From Lijiang: First, make your way to the Lijiang Bus Station. To access locations along the road that run lower down in the gorge than the hiking trail, take a bus bound for Baishuitai and get off anywhere you like on the Tiger Leaping Gorge 'low path' road. To access the hiking trailhead, take any of the regularly departing buses leaving Lijiang for Shangri-la and ask the driver to let you off at Qiaotou. From there, follow the directions just mentioned above.
A note on getting to Tiger Leaping Gorge via buses bound for Shangri-la: As of the publication of this article, rapid progress is being made on a new expressway from Lijiang to Shangri-la. This highway will emerge from tunnels on either side and cross a bridge through Tiger Leaping Gorge close to the Qiaotou end, essentially passing underneath Zhongnuoyu Village.

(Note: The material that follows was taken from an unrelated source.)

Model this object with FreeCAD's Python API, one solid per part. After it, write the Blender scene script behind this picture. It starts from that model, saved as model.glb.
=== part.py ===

While the expressway shouldn't interfere with the bulk of the beautiful views in Tiger Leaping Gorge, there is a high likelihood that upon completion, buses bound from Kunming and Lijiang to Shangri-la will bypass Qiaotou entirely and will no longer be a viable option for reaching the gorge. Travelers should check ahead of time to confirm their travel plans.
Side trips from the gorge
After finishing their hike, it is up to travelers what they would like to do next. Most flag down a public bus or private minivan and retrace their tracks back down the road to Qiaotou. Others get a ride continuing in the same direction and out the other end of the gorge to explore Daju Village.
This latter option to Daju requires a ferry ride across the river, which most guesthouses can arrange. For those looking to extend their trips even further, Haba Village (哈巴村) and further treks through the wilds of Haba Snow Mountain lie nearby, and the naturally occurring and lovely calcified pools and rock terraces of Baishuitai, or the small, motorcycle-friendly backroads to Shangri-la, beckon as well.